I'm cleaning out the email this weekend as the new semester approaches.
Here is a response I sent to one of my students in the first on-line Christian Beliefs courses taught at MVNU. This was back in July 2010. I believe it was a question about the Nazarene teaching on two works of grace. As follows:
There are two ways to look at the Christian life:
1) I'll sin everyday but I'm forgiven and will go to heaven anyway (a little on the pessimistic side)
2) I'm a Christian--a child of God--I don't have to sin, but how? (on the optimistic side, but still searching for a better way)
The question of sanctification responds to the second question. As a believer, we don't have to sin, but sometimes we do bad stuff. I have yet to meet a new Christian that didn't struggle with the question "So, why do I keep screwing up even after I become a Christian?"
I think the second work of grace brings about the possibility of the purity of intention as a sort of doorway, a moment where God's grace enters our lives in such a way that we can believe and obey--that we really don't have to sin any more. I can make better choices [because I am aware that they are even a possibility whereas before I had neither real knowledge nor desire to do good]. Instead of relying on myself, I trust wholly in God to give me the power and ability to do what He asks. We have more growing to do, and sometimes, we might screw up again, but we are committed with our whole lives, not just our hearts, to "walking with the Spirit."
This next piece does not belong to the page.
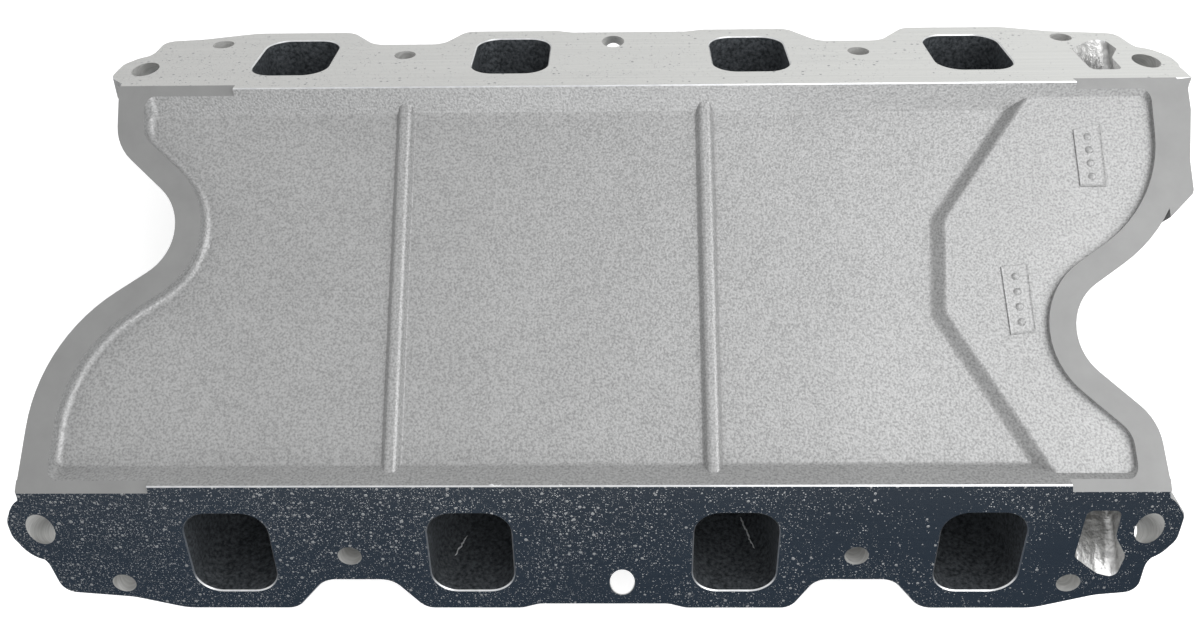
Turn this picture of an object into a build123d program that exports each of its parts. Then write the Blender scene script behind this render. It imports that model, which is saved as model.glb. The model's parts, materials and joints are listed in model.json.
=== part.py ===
from build123d import *
from math import cos, radians, sin, tan
import os

# Intake manifold for a 90 degree V8, lying upside down on its carburettor pad.
# Millimetres. The origin is the centre of the carburettor pad face, +Z points to the
# valley side and +X to the front of the engine. Heights named "drop" are measured
# down from the plane of the two end-seal rails.

# Overall
rail_height = 125.0  # carburettor pad face to the rail plane
valley_half_width = 105.7  # centre line to where a head face meets the rail plane
bank_stagger = 15.4  # how far one bank sits ahead of the other
face_angle = 45.0  # head faces to the rail plane

# Head flanges: along the bank from its middle, and down the slope from the rail plane
flange_thickness = 12.0
flange_rear = 285.0
flange_front = 271.5
flange_reach = 79.5
flange_edge_chamfer = 0.6
ridge = 4.3  # the face carries on past the rail plane, up to the cast ridge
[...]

Sure, we might stumble, but not intentionally, and we might even really screw up, but we understand the burden of our responsibility to God--the need for forgiving and receiving grace, allowing God to lift us back up.
We also know what it means to live in a way that draws others toward God.
I think the first work of grace allows us to see God for Who He is, and the second work of grace allows us to see ourselves as God sees us.